Phase 2: Automation (Months 4–6)

Integrate with observability stack
Formalise thresholds
Implement alerting pathways
Expand probe coverage

Phase 3: Scaling (Months 7–9)

Rollout gating for updates
High-volume evidence storage
Weekly internal audits

Phase 4: Maturity (Months 10–12)

Full domain coverage
Vendor monitoring
Board-level reporting
Formal incident taxonomy

This creates a predictable path from initial pilot to enterprise governance.

10. Integration with existing governance frameworks

Visibility governance does not replace established frameworks. It extends them.

ISO 42001 (AI Management)
Visibility controls fit under Monitoring, Traceability, and Evidence Management.

NIST AI RMF
Visibility metrics map to Govern, Measure, and Manage functions.

SOC2
Evidence packs and gating strengthen Availability, Confidentiality, and Processing Integrity controls.

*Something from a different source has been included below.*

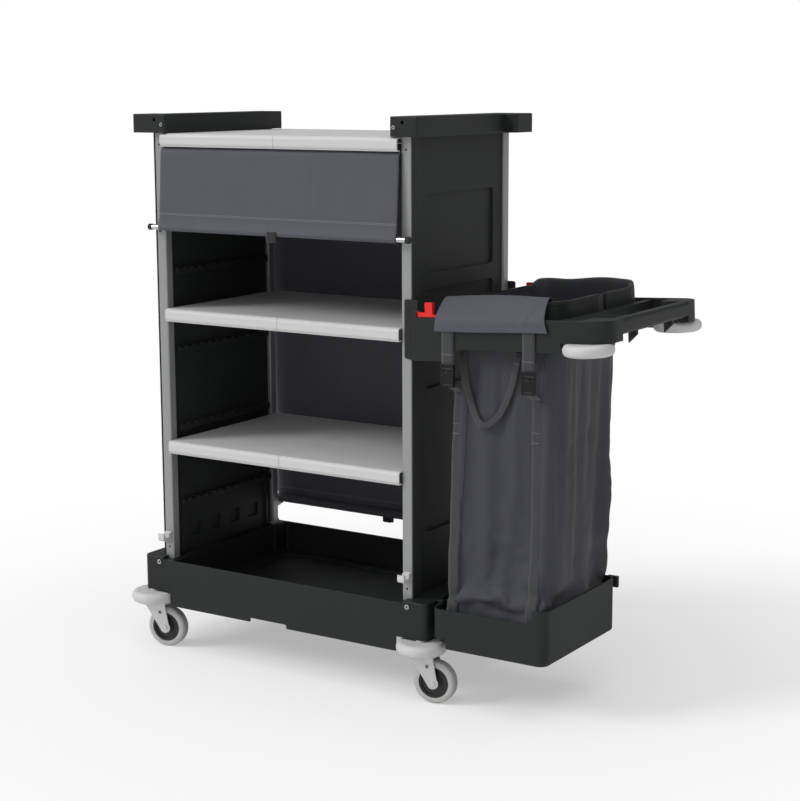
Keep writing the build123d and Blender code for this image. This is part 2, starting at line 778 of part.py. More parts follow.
with BuildPart() as arm_push_bar:
    reach = arm_front - 70
    with BuildSketch(Plane(origin=(0, -reach, 0), x_dir=(1, 0, 0), z_dir=(0, -1, 0))):
        u, w = arm_len - push_bar_w / 2, arm_rail_top - push_bar_h / 2
        with Locations(Location((*arm_point(u, w), 0), (0, 0, arm_tilt))):
            RectangleRounded(push_bar_w, push_bar_h, 8)
    extrude(amount=-2 * reach)
    # two hanging stiffeners
    for middle in (-90, 90):
        with BuildSketch(Plane(origin=(0, middle - 4, 0), x_dir=(1, 0, 0), z_dir=(0, -1, 0))):
            with BuildLine():
                Polyline(
                    arm_point(arm_len - push_bar_w + 3, arm_rail_top - push_bar_h + 2),
                    arm_point(arm_len - 4, arm_rail_top - push_bar_h + 2),
                    arm_point(arm_len - 4, arm_rail_top - push_bar_h - 8),
                    arm_point(arm_len - push_bar_w + 3, arm_rail_top - push_bar_h - 26),
                    close=True,
                )
            make_face()
        extrude(amount=-8)
pieces["arm_push_bar"] = arm_push_bar.part

with BuildPart() as arm_crossbars:
    for u in (collar_near - crossbar_w / 2, collar_far + crossbar_w / 2):
        with BuildSketch(arm_plane.offset(collar_low)):
            with Locations((u, 0)):
                Rectangle(crossbar_w, 2 * arm_y)
        extrude(amount=arm_rail_top - collar_low - 3)
pieces["arm_crossbars"] = arm_crossbars.part

with BuildPart() as collar_front:
    mid_u = (collar_near + collar_far) / 2
    length = collar_far - collar_near
    with BuildSketch(arm_plane.offset(collar_low)):
        with Locations((mid_u, 0)):
            RectangleRounded(length, 2 * collar_half, collar_corner)
            RectangleRounded(
                length - 2 * collar_wall,
                2 * (collar_half - collar_wall),
                collar_corner - collar_wall,
                mode=Mode.SUBTRACT,
            )
    extrude(amount=collar_top - collar_low)
    # outward rim along the top edge
    with BuildSketch(arm_plane.offset(collar_top - 7)):
        with Locations((mid_u, 0)):
            RectangleRounded(length + 6, 2 * collar_half + 6, collar_corner + 3)
            RectangleRounded(
                length - 2 * collar_wall,
                2 * (collar_half - collar_wall),
                collar_corner - collar_wall,
                mode=Mode.SUBTRACT,
            )
    extrude(amount=7)
    with BuildSketch(arm_plane.offset(collar_low - 1)):
        with Locations((mid_u, collar_half - collar_notch / 2)):
            Rectangle(length + 20, 2 * collar_half)
    extrude(amount=collar_top - collar_low + 2, mode=Mode.SUBTRACT)
pieces["collar_front"] = collar_front.part
pieces["collar_back"] = mirrored(collar_front.part, Plane.XZ)

arm_buffer_part = ring_buffer(arm_buffer_r, arm_buffer_t, pin_r + fit_gap)
for label, sy in (("front", -1), ("back", 1)):
    x, z = arm_point(buffer_u, arm_buffer_top - arm_buffer_t)
    pieces["arm_buffer_" + label] = arm_buffer_part.moved(
        Location((x, sy * buffer_v, z), (0, -arm_tilt, 0))
    )

# Red release levers above the two hinges
with BuildPart() as latch_front:
    with BuildSketch(arm_side.offset(arm_y + 2.8)):
        with BuildLine():
            Polyline(
                (latch_u - 6, latch_w - 3),
                (latch_u + 2, latch_w + 5),
                (latch_u + 26, latch_w + 3),
                (latch_u + 26, latch_w + 26),
                (latch_u + 45, latch_w + 26),
                (latch_u + 45, latch_w),
                (latch_u + 56, latch_w - 6),
                (latch_u + 8, latch_w - 6),
                close=True,
            )
        make_face()
        with Locations((latch_u, latch_w)):
            Circle(6)
            Circle(2.5 + fit_gap, mode=Mode.SUBTRACT)
    extrude(amount=arm_rail_t - 5.6)
pieces["latch_front"] = latch_front.part
pieces["latch_back"] = mirrored(latch_front.part, Plane.XZ)

# ---------------------------------------------------------------- laundry bag
neck_x0, _ = arm_point(collar_near + 6, 0)
neck_x1, _ = arm_point(collar_far - 4, 0)
bag_foot = buffer_top + tray_cut_over + tray_wall + 2.0


def bag_body(inset, lift):
    """Closed outline of the bag; inset shrinks it all round, lift raises its floor."""
    inner_u = collar_near + collar_wall + bag_gap + inset
    outer_u = collar_far - collar_wall - bag_gap - inset
    inner_v = collar_half - collar_wall - bag_gap - inset
    corner = collar_corner - collar_wall - bag_gap - inset
    with BuildPart() as body:
        with BuildSketch(arm_plane.offset(collar_top - 2)):
            with Locations(((inner_u + outer_u) / 2, 0)):
                RectangleRounded(outer_u - inner_u, 2 * inner_v, corner)
        with BuildSketch(arm_plane.offset(collar_low - 4)):
            with Locations(((inner_u + outer_u) / 2, 0)):
                RectangleRounded(outer_u - inner_u, 2 * inner_v, corner)
        with BuildSketch(Plane.XY.offset(bag_neck_z)):
            back = collar_half - bag_back_in - inset
            front = -(collar_half + 8 - inset)
            with Locations(((neck_x0 + neck_x1) / 2, (front + back) / 2)):
                RectangleRounded(neck_x1 - neck_x0 - 2 * inset, back - front, 30)
        with BuildSketch(Plane.XY.offset(bag_foot + lift)):
            x0 = tray_x + tray_wall + bag_foot_gap + inset
            x1 = tray_far - tray_wall - 2 * bag_foot_gap - inset
            y0 = -(tray_front - tray_wall - 4 * bag_foot_gap) + inset
            y1 = tray_back - tray_wall - bag_foot_gap - inset
            with Locations(((x0 + x1) / 2, (y0 + y1) / 2)):
                RectangleRounded(x1 - x0, y1 - y0, 30)
        loft(ruled=True)
    return body.part


bag_hollow = bag_body(bag_sheet, bag_sheet)
with BuildPart() as laundry_bag:
    add(bag_body(0, 0))
    add(bag_hollow, mode=Mode.SUBTRACT)
    with BuildSketch(arm_plane.offset(collar_top - 4)):
        with Locations(((collar_near + collar_far) / 2, 0)):
            Rectangle(
                collar_far - collar_near - 2 * (collar_wall + bag_gap + bag_sheet) - 10,
                2 * (collar_half - collar_wall - bag_gap - bag_sheet) - 10,
            )
    extrude(amount=10, mode=Mode.SUBTRACT)
pieces["laundry_bag"] = laundry_bag.part

# Flap that folds over the collar and down in front of the rail
flap_front = arm_front + 2.5
with BuildPart() as bag_flap:
    with BuildSketch(Plane(origin=arm_plane.origin, x_dir=(0, 1, 0), z_dir=arm_plane.x_dir).offset(
        collar_near - 5
    )):
        with BuildLine():
            Polyline(
                (-collar_half + 14, collar_top + 0.6),
                (-collar_half - 4.5, collar_top + 0.6),
                (-flap_front, arm_rail_top + 3),
                (-flap_front, arm_rail_top - 25),
                (-flap_front - strap_t, arm_rail_top - 25),
                (-flap_front - strap_t, arm_rail_top + 4),
                (-collar_half - 5, collar_top + 2.1),
                (-collar_half + 14, collar_top + 2.1),
                close=True,
            )
        make_face()
    extrude(amount=collar_far - collar_near)
pieces["bag_flap"] = bag_flap.part

# Webbing straps, from under the flap to the buckles and on down the bag
strap_spots = (collar_near - 2, collar_far - 70)
strap_y = flap_front + strap_t / 2
buckle_top = arm_pivot_z + arm_block_low - 1
bag_front_low = tray_front - tray_wall - 4 * bag_foot_gap
with BuildPart() as bag_straps:
    for u in strap_spots:
        x, z = arm_point(u, arm_rail_top - 26)
        with BuildSketch(Plane.XZ.offset(flap_front)):
            with Locations((x + strap_w / 2, (z + buckle_top) / 2)):
                Rectangle(strap_w, z - buckle_top)
        extrude(amount=strap_t)
        with BuildSketch(Plane.YZ.offset(x + 2)):
            with BuildLine():
                Polyline(
                    (-strap_y + 4, buckle_top - buckle_h),
                    (-strap_y + 4 + strap_t, buckle_top - buckle_h),
                    (-bag_front_low - 2.5, bag_foot + 40),
                    (-bag_front_low - 2.5, bag_foot + 12),
                    (-bag_front_low - 4, bag_foot + 12),
                    (-bag_front_low - 4, bag_foot + 40),
                    close=True,
                )
            make_face()
        extrude(amount=strap_w - 4)
pieces["bag_straps"] = bag_straps.part

with BuildPart() as bag_buckles:
    for u in strap_spots:
        x, z = arm_point(u, arm_rail_top - 26)
        with BuildSketch(Plane.XZ.offset(strap_y - buckle_t + 3)):
            with Locations((x + strap_w / 2, buckle_top - buckle_h / 2)):
                RectangleRounded(strap_w + 2, buckle_h, 4)
        extrude(amount=buckle_t)
pieces["bag_buckles"] = bag_buckles.part

# Loose webbing loop on the front of the bag
loop_x = arm_point((strap_spots[0] + strap_spots[1] + strap_w) / 2, 0)[0]
loop_top = buckle_top + 20
with BuildPart() as bag_loop:
    with BuildSketch(Plane.XZ.offset(bag_front_low + 6)):
        with BuildLine():
            down = Line((loop_x - 58, loop_top), (loop_x - 70, loop_top - 90))
            bend = ThreePointArc(
                down @ 1, (loop_x - 38, loop_top - 150), (loop_x + 2, loop_top - 110)
            )
            Line(bend @ 1, (loop_x + 52, loop_top))
        trace(line_width=20)
    extrude(amount=2)
pieces["bag_loop"] = bag_loop.part

# ---------------------------------------------------------------- fold-up bag tray
with BuildPart() as bag_tray:
    tray_mid = (tray_x + tray_far) / 2
    tray_mid_y = (tray_back - tray_front) / 2
    with BuildSketch(Plane.XY.offset(tray_bottom)):
        with Locations((tray_mid, tray_mid_y)):
            RectangleRounded(tray_len, tray_depth, tray_corner)
    extrude(amount=tray_outer_top - tray_bottom)
    # the outer wall stands higher than the other three
    with BuildSketch(Plane.XY.offset(tray_front_top)):
        with Locations((tray_mid - 34, tray_mid_y)):
            Rectangle(tray_len, tray_depth + 2)
    extrude(amount=tray_outer_top, mode=Mode.SUBTRACT)
    fillet(bag_tray.faces().sort_by(Axis.Z)[0].edges(), 7)
    with BuildSketch(Plane.XY.offset(tray_bottom + tray_wall)):
        with Locations((tray_mid, tray_mid_y)):
            RectangleRounded(
                tray_len - 2 * tray_wall, tray_depth - 2 * tray_wall, tray_corner - tray_wall
            )
    extrude(amount=tray_outer_top, mode=Mode.SUBTRACT)
    # the lower front corner is cut back around the buffer, with a wall behind the cut
    cut_r = buffer_r + 16
    with BuildSketch(Plane.XY.offset(tray_bottom + tray_wall / 2)):
        with Locations((tray_mid, tray_mid_y)):
            RectangleRounded(tray_len - tray_wall, tray_depth - tray_wall, tray_corner - tray_wall / 2)
        with Locations((castor_x, -castor_y)):
            Circle(cut_r + tray_wall, mode=Mode.INTERSECT)
    extrude(amount=buffer_top + tray_cut_over + tray_wall / 2 - tray_bottom)
    with BuildSketch(Plane.XY.offset(tray_bottom - 1)):
        with Locations((castor_x, -castor_y)):
            Circle(cut_r)
    extrude(amount=buffer_top + tray_cut_over + 1 - tray_bottom, mode=Mode.SUBTRACT)
    # gaps in the near wall for the base's two ears
    for middle in (ear_back, ear_front):
        with BuildSketch(Plane.XY.offset(tray_rod_z - 11)):
            with Locations((tray_x + tray_wall / 2, middle)):
                Rectangle(tray_wall + 2, ear_t + 2)
        extrude(amount=tray_outer_top, mode=Mode.SUBTRACT)
    # rod that turns in the base's ears, held by two knuckles
    with BuildSketch(Plane.XZ.offset(-ear_back - ear_t)):
        with Locations((base_x + tray_rod_x, tray_rod_z)):
            Circle(tray_rod_r)
    extrude(amount=ear_back - ear_front + 2 * ear_t)
    for middle in (ear_back - 12, ear_front + 36):
        with BuildSketch(Plane.XZ.offset(-middle)):
            with Locations((base_x + tray_rod_x + 3.5, tray_rod_z)):
                Rectangle(tray_rod_r + 9, 9)
        extrude(amount=24)
    # clip at the back of the outer wall
    with BuildSketch(Plane.XY.offset(tray_outer_top - 26)):
        with Locations((tray_far - 10, tray_back + 3)):
            Rectangle(26, 8)
    extrude(amount=26)
pieces["bag_tray"] = bag_tray.part

# ---------------------------------------------------------------- centre and write
whole = Compound(children=[part.moved(Location()) for part in pieces.values()])
box = whole.bounding_box()
centre = Location((-(box.min.X + box.max.X) / 2, 0, 0))
print("shift", round(centre.position.X, 3), "box", box)
for name, part in pieces.items():
    finished = part.moved(centre)
    finished.label = name
    export_step(finished, "parts/" + name + ".step")
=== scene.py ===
# %% [markdown]
# # A housekeeping cart
# The hard parts of the cart come from its CAD model: trays, panels, posts, shelves, wheels.
# This lesson adds what CAD can't: cloth blinds, a sewn laundry bag with its flap, webbing
# and buckles, the small fittings, and a finish for every surface. The CAD parts stay
# where they are, and some new pieces ride on one of their bodies.

# %% Load the CAD parts
import json
import math
import bpy
import bmesh
from mathutils import Matrix, Vector, noise
from mathutils.bvhtree import BVHTree


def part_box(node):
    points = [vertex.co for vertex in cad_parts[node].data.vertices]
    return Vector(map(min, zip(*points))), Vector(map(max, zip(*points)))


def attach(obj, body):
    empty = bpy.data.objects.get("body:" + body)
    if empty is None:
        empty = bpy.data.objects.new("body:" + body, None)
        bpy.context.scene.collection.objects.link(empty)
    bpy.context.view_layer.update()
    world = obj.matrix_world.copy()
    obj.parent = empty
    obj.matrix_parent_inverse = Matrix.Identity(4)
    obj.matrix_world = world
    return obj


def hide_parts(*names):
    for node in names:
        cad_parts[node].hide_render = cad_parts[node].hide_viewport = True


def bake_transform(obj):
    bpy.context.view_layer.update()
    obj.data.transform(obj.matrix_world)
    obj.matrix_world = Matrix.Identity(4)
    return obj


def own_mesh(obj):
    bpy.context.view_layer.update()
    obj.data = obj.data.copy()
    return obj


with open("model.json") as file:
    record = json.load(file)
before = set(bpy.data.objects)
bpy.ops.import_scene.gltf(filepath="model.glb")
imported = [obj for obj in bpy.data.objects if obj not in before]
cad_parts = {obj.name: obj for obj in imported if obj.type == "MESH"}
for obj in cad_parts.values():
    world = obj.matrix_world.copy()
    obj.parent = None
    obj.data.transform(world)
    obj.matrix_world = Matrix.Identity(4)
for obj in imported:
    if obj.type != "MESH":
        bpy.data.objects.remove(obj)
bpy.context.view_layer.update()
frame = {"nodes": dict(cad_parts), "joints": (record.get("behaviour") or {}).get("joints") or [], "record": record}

# %% [markdown]
# ## Places to measure from
# Sizes are read from the CAD parts rather than typed, so the soft pieces always fit. The
# bag's arm leans up a little from its hinge, so points on it are given along the arm (u),
# across the cart (v) and up from the arm (w).

# %% Middle of the tower and the arm's own directions
joint_at = {joint["name"]: joint for joint in frame["joints"]}
tower_x = (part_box("post_front_left")[0].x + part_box("post_front_right")[1].x) / 2
pivot = Vector(joint_at["arm_fold"]["pos_m"])
arm_up = Vector(joint_at["arm_buffer_turn_front"]["axis"])
arm_out = Vector((arm_up.z, 0, -arm_up.x))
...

Internal AI governance committees
Visibility becomes a quantifiable pillar rather than a policy-driven abstraction.

Closing

Enterprises cannot govern what they cannot measure, and they cannot measure what they do not define or instrument. AI assistants mediate discovery, comparison, and evaluation processes that influence decisions across the organisation. Without engineering-driven visibility controls, these systems behave in ways the enterprise cannot observe, anticipate, or audit.

This operating model is the basis for a sustainable, defensible approach to AI visibility governance. It gives technical leaders the tools to stabilise a decision environment that is becoming more influential and less predictable than any prior discovery surface.

If adopted broadly, it will move visibility from an emergent risk into a managed operational discipline.